Why AI labs now buy data centers — not just GPUs or cloud

What Changed and Why It Matters

AI’s center of gravity moved from chips to power. Labs aren’t just chasing NVIDIA GPUs anymore—they’re racing to secure electricity, cooling, and network fabric they can control.

The trigger: GPU-rich clusters pushed data center power and thermal limits. The cost and reliability of running frontier-scale training can’t be outsourced indefinitely.

“New data centers packed with GPUs meant new electricity demands — so much so that the appetite for power would go through the roof.” — The New York Times

Here’s the pattern: GPUs created the AI boom; power and buildings will determine who sustains it. As capital floods in, the bottleneck has shifted from chip allocation to megawatts, liquid cooling, and low-latency interconnects.

The Actual Move

Across the stack, players are locking down physical infrastructure—land, power, cooling, and buildings—alongside GPU supply.

NVIDIA’s Blackwell generation (introduced in 2024) accelerated AI data center demand through 2025 and beyond. Higher performance per node amplified power density and cooling needs.

“This is largely led by tech giant, NVIDIA, which introduced its latest Blackwell GPUs in 2024, and has ramped up deployments throughout 2025.” — IDTechEx

Hyperscalers and labs struck multi‑billion dollar infrastructure agreements: long-term supply deals for GPUs, joint builds with cloud and colocation providers, and power procurement with utilities.

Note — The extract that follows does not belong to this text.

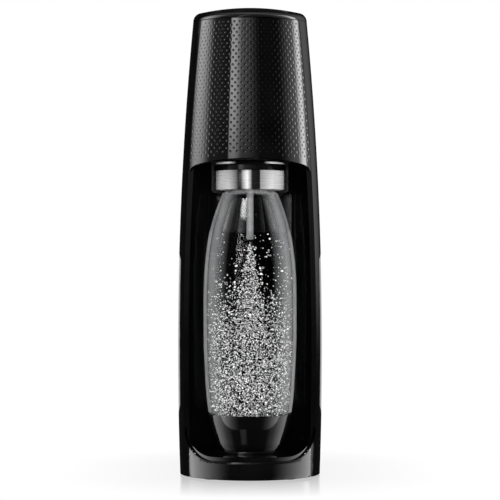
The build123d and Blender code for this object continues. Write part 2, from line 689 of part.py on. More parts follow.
with BuildPart() as holder_yoke:
    with BuildSketch(Plane.XY.offset(YOKE_LOW)):
        with Locations((0, -19)):
            RectangleRounded(83, 56, 8)
        with Locations((0, AXIS_Y)):
            Circle(NOZZLE_BLOCK_R + 0.2, mode=Mode.SUBTRACT)
    extrude(amount=YOKE_HIGH - YOKE_LOW)
    for side in (-1, 1):
        ear = sorted((side * 37.5, side * 41.5))
        add(block(ear, (PIVOT_Y - 6, PIVOT_Y + 6), (YOKE_LOW, PIVOT_Z)))
        add(cross_rod(6.0, ear[0], ear[1], PIVOT_Y, PIVOT_Z))
    add(cross_rod(PIVOT_R + RUN, -60, 60, PIVOT_Y, PIVOT_Z), mode=Mode.SUBTRACT)
save(holder_yoke, "holder_yoke")

with BuildPart() as nozzle_shroud:
    with BuildSketch(bay_plane):
        with BuildLine():
            Line((27.2, 259.4), (29.4, 259.4))
            Line((29.4, 259.4), (29.4, 275.4))
            Line((29.4, 275.4), (SHROUD_R, 275.4))
            Line((SHROUD_R, 275.4), (SHROUD_R, 279.8))
            RadiusArc((SHROUD_R, 279.8), (SHROUD_R - 4, 283.8), -4)
            Line((SHROUD_R - 4, 283.8), (22.4, 283.8))
            Line((22.4, 283.8), (22.4, 281.4))
            Line((22.4, 281.4), (27.2, 281.4))
            Line((27.2, 281.4), (27.2, 259.4))
        make_face()
    revolve(axis=bay_axis)
save(nozzle_shroud, "nozzle_shroud")

with BuildPart() as collar_ring:
    with BuildSketch(bay_plane):
        with BuildLine():
            Line((29.5, COLLAR_HIGH), (COLLAR_R, COLLAR_HIGH))
            Line((COLLAR_R, COLLAR_HIGH), (COLLAR_R, COLLAR_LOW + 1.2))
            RadiusArc((COLLAR_R, COLLAR_LOW + 1.2), (COLLAR_R - 1.2, COLLAR_LOW), 1.2)
            Line((COLLAR_R - 1.2, COLLAR_LOW), (27.4, COLLAR_LOW))
            Line((27.4, COLLAR_LOW), (27.4, COLLAR_LOW + 1.3))
            Line((27.4, COLLAR_LOW + 1.3), (29.5, COLLAR_LOW + 1.3))
            Line((29.5, COLLAR_LOW + 1.3), (29.5, COLLAR_HIGH))
        make_face()
    revolve(axis=bay_axis)
save(collar_ring, "collar_ring")

NECK_TOP = 281.0
with BuildPart() as nozzle_block:
    add(rod(26.5, NECK_TOP + 2.95, NECK_TOP + 6.2))
    add(rod(NOZZLE_BLOCK_R, NECK_TOP + 6, 300.0))
    fillet(nozzle_block.edges().group_by(Axis.Z)[-1], 2.0)
    add(rod(12.0, NECK_TOP + 2.1, NECK_TOP + 3))
    add(rod(NOZZLE_R + 0.02, NECK_TOP, 292.0), mode=Mode.SUBTRACT)
    add(rod(1.5, 291.0, 296.0), mode=Mode.SUBTRACT)
save(nozzle_block, "nozzle_block")

with BuildPart() as nozzle_tube:
    add(rod(NOZZLE_R, NOZZLE_TIP, 291.9))
    fillet(nozzle_tube.edges().group_by(Axis.Z)[0], 1.2)
    add(rod(2.0, NOZZLE_TIP + 4, 293), mode=Mode.SUBTRACT)
    add(rod(0.6, NOZZLE_TIP - 1, NOZZLE_TIP + 5), mode=Mode.SUBTRACT)
save(nozzle_tube, "nozzle_tube")

with BuildPart() as bottle_gasket:
    add(turned([(12.2, NECK_TOP + 0.1), (22.0, NECK_TOP + 0.1), (22.0, NECK_TOP + 0.35),
                (15.9, NECK_TOP + 2.0), (12.2, NECK_TOP + 2.0)]))
save(bottle_gasket, "bottle_gasket")

jaw_ring = turned([(NECK_R + 0.5, 259.9), (24.0, 259.9), (24.0, 263.4), (NECK_R + 0.5, 263.4)])
for side, name in ((-1, "left_clamp"), (1, "right_clamp")):
    with BuildPart() as clamp_jaw:
        add(jaw_ring)
        add(block(sorted((side * 1.5, side * 40)), (-70, 20), (250, 270)), mode=Mode.INTERSECT)
    save(clamp_jaw, name)

# ---- bottle ----
BOTTLE_WIDEST = (42.3, 132.0)  # radius, z
SHOULDER = [(40.9, 192.0), (35.7, 224.4), (25.3, 254.8)]
CUP_RIM = (37.8, 55.2)
CUP_MIDDLE = (34.4, 42.0)
CUP_FOOT = (29.6, 28.4)
CUP_BOTTOM = (25.2, 22.8)
CUP_WALL = 1.6
CUP_GAP = 0.3
BOTTLE_BASE_Z = 26.2


def bottle_body(inset):
    """Solid of the bottle's outside, moved in by inset."""
    wide_r, wide_z = BOTTLE_WIDEST
    rim_r, rim_z = CUP_RIM
    mid_r, mid_z = CUP_MIDDLE
    low_r = CUP_FOOT[0] - CUP_WALL - CUP_GAP
    low_z = CUP_FOOT[1] + 2.0
    neck = NECK_R - inset
    with BuildPart() as solid:
        with BuildSketch(bay_plane):
            with BuildLine():
                points = [(wide_r - inset, wide_z)] + [(r - inset, z) for r, z in SHOULDER]
                Spline(*points, tangents=[(0, 1), (-0.42, 1)])
                Line((SHOULDER[-1][0] - inset, SHOULDER[-1][1]), (neck, 258.6))
                Line((neck, 258.6), (neck, NECK_TOP))
                Line((neck, NECK_TOP), (0, NECK_TOP))
                Line((0, NECK_TOP), (0, BOTTLE_BASE_Z + 7 + inset))
                ThreePointArc(
                    (0, BOTTLE_BASE_Z + 7 + inset),
                    (11, BOTTLE_BASE_Z + 5 + inset),
                    (20 - inset, BOTTLE_BASE_Z + inset),
                )
                Line((20 - inset, BOTTLE_BASE_Z + inset), (low_r - inset, low_z + inset))
                Spline(
                    (low_r - inset, low_z + inset),
                    (mid_r - CUP_WALL - CUP_GAP - inset, mid_z),
                    (rim_r - CUP_WALL - CUP_GAP - inset, rim_z),
                    tangents=[(0.3, 1), (0.2, 1)],
                )
                Line((rim_r - CUP_WALL - CUP_GAP - inset, rim_z), (rim_r - inset, rim_z + 1.5))
                Spline(
                    (rim_r - inset, rim_z + 1.5),
                    (41.0 - inset, 93.0),
                    (wide_r - inset, wide_z),
                    tangents=[(0.16, 1), (0, 1)],
                )
            make_face()
        revolve(axis=bay_axis)
    return solid.part


bottle_outside = bottle_body(0)
bottle_inside = bottle_body(BOTTLE_WALL)

with BuildPart() as bottle:
    add(bottle_outside)
    add(turned([(NECK_R - 1, 263.9), (23.2, 263.9), (23.2, 266.0), (NECK_R - 1, 266.0)]))
    for z in (270.0, 274.5):
        add(turned([(NECK_R - 0.5, z), (NECK_R + 1.1, z + 0.6), (NECK_R + 1.1, z + 1.2),
                    (NECK_R - 0.5, z + 1.8)]))
    add(bottle_inside, mode=Mode.SUBTRACT)
    add(rod(NECK_R - BOTTLE_WALL, 260, NECK_TOP + 1), mode=Mode.SUBTRACT)
save(bottle, "bottle")

inner_foot = (CUP_FOOT[0] - CUP_WALL, CUP_FOOT[1])
inner_middle = (CUP_MIDDLE[0] - CUP_WALL, CUP_MIDDLE[1])
inner_rim = (CUP_RIM[0] - CUP_WALL, CUP_RIM[1])
inner_bottom = (CUP_BOTTOM[0] - 0.8, CUP_BOTTOM[1] + CUP_WALL)
with BuildPart() as bottle_base_cup:
    with BuildSketch(bay_plane):
        with BuildLine():
            Line((0, CUP_BOTTOM[1]), CUP_BOTTOM)
            Line(CUP_BOTTOM, CUP_FOOT)
            Spline(CUP_FOOT, CUP_MIDDLE, CUP_RIM, tangents=[(0.3, 1), (0.2, 1)])
            Line(CUP_RIM, inner_rim)
            Spline(inner_rim, inner_middle, inner_foot, tangents=[(-0.2, -1), (-0.3, -1)])
            Line(inner_foot, inner_bottom)
            Line(inner_bottom, (0, inner_bottom[1]))
            Line((0, inner_bottom[1]), (0, CUP_BOTTOM[1]))
        make_face()
    revolve(axis=bay_axis)
save(bottle_base_cup, "bottle_base_cup")

with BuildPart() as water:
    add(bottle_body(BOTTLE_WALL + 0.1))
    add(block((-60, 60), (-90, 40), (WATER_Z, 300)), mode=Mode.SUBTRACT)
    add(rod(NOZZLE_R + 0.2, NOZZLE_TIP - 0.3, WATER_Z + 1), mode=Mode.SUBTRACT)
save(water, "water")
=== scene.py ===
import json
import math

import bmesh
import bpy
import numpy as np
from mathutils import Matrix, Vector

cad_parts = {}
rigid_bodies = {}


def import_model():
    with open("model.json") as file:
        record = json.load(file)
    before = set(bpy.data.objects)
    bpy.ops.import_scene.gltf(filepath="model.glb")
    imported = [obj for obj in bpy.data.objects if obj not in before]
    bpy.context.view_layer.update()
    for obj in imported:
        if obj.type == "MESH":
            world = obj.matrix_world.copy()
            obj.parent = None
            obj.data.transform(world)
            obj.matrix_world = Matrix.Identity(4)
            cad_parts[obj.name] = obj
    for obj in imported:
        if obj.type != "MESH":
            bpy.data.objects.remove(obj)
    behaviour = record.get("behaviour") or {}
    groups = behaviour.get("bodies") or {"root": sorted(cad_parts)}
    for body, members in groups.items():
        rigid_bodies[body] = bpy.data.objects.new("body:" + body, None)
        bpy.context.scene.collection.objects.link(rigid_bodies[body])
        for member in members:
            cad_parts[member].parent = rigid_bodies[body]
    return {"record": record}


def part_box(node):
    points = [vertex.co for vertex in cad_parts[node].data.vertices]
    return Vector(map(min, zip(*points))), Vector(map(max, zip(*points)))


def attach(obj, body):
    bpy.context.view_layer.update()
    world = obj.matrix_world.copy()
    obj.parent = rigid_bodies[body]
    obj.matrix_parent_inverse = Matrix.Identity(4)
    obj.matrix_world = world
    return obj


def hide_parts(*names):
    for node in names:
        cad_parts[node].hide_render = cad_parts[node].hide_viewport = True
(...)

“As AI labs scramble to build infrastructure, they’re mostly buying GPUs from one company: Nvidia. That trade has made Nvidia flush with cash …” — TechCrunch

Investors shifted from chasing GPUs to owning the enablers: substations, transmission, and data center real estate. The thesis is simple—scarcity rents accrue to power and buildings.

“Pure-play power infrastructure providers gain from long-term U.S. power scarcity and durable, low-risk AI returns.” — Seeking Alpha

Operators redesigned facilities around GPU clusters: liquid cooling, 100kW+ racks, RDMA-capable fabrics, and training-aware schedulers.

“GPUs are now the backbone of data center computing equipment because they easily handle tasks that would bog down a CPU.” — ServerLIFT

“Real AI data centers are not just hardware; they are operations and control-plane engineering. Scheduling and orchestration: AI training …” — Cadence

Teams formalized a decision rule: use cloud GPUs for bursty R&D; move sustained, predictable training to private or dedicated capacity once utilization crosses a threshold.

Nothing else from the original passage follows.